-- Dataset excerpts --
___
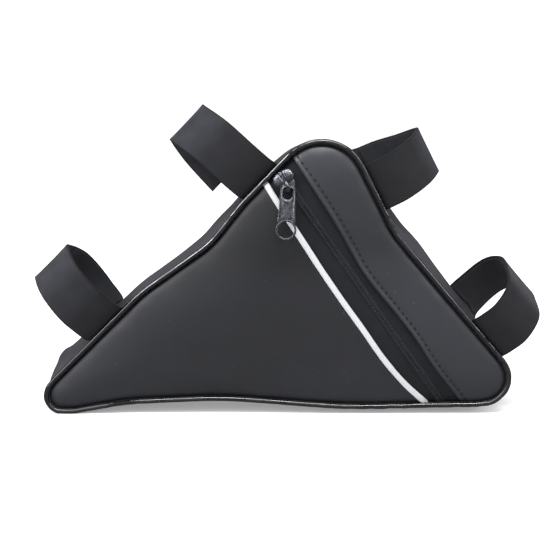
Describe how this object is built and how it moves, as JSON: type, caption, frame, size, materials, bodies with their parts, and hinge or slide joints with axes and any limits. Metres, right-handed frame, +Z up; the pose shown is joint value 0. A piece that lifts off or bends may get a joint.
___
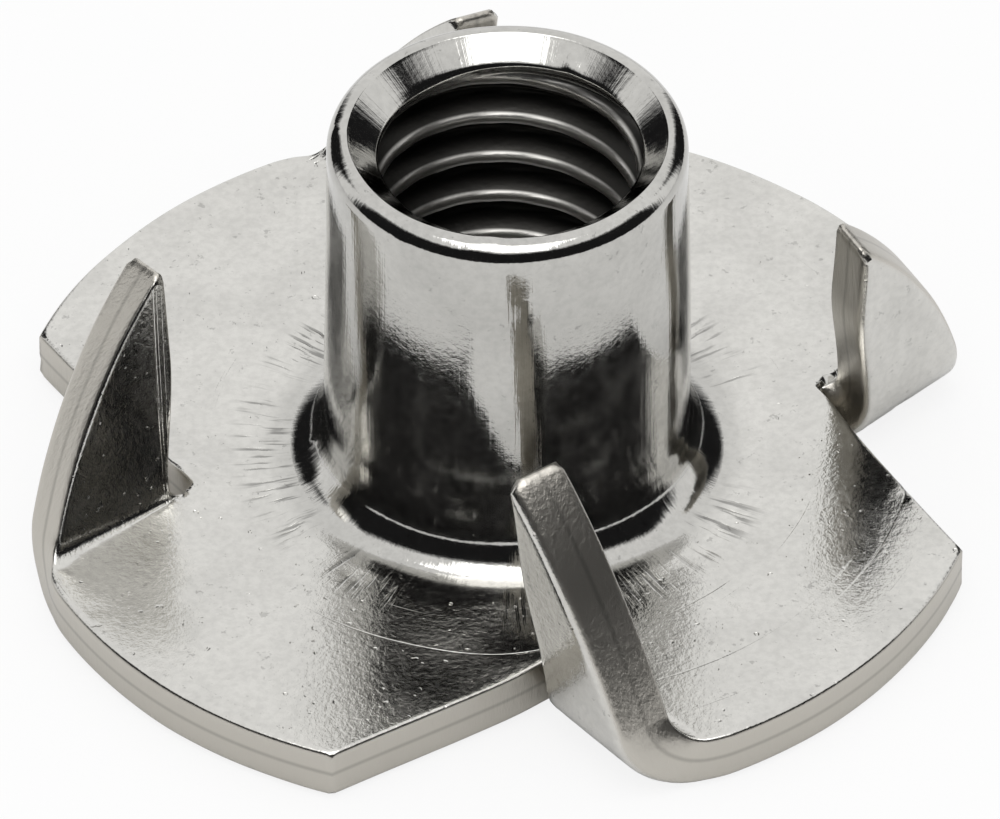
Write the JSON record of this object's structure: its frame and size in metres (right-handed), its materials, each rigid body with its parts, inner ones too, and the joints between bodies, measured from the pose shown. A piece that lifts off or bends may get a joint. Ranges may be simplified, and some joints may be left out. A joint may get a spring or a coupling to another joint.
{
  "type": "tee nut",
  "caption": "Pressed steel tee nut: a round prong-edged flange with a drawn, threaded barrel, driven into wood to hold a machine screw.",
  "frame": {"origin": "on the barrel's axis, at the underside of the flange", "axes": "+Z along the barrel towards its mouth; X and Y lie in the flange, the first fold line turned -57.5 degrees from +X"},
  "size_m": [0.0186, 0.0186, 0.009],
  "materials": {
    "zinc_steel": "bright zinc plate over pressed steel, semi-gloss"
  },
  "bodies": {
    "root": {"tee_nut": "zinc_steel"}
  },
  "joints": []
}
___
-- Task to carry out --
Report back each line of the entries that holds the string "piece".

-- Correct answer --
Describe how this object is built and how it moves, as JSON: type, caption, frame, size, materials, bodies with their parts, and hinge or slide joints with axes and any limits. Metres, right-handed frame, +Z up; the pose shown is joint value 0. A piece that lifts off or bends may get a joint.
Write the JSON record of this object's structure: its frame and size in metres (right-handed), its materials, each rigid body with its parts, inner ones too, and the joints between bodies, measured from the pose shown. A piece that lifts off or bends may get a joint. Ranges may be simplified, and some joints may be left out. A joint may get a spring or a coupling to another joint.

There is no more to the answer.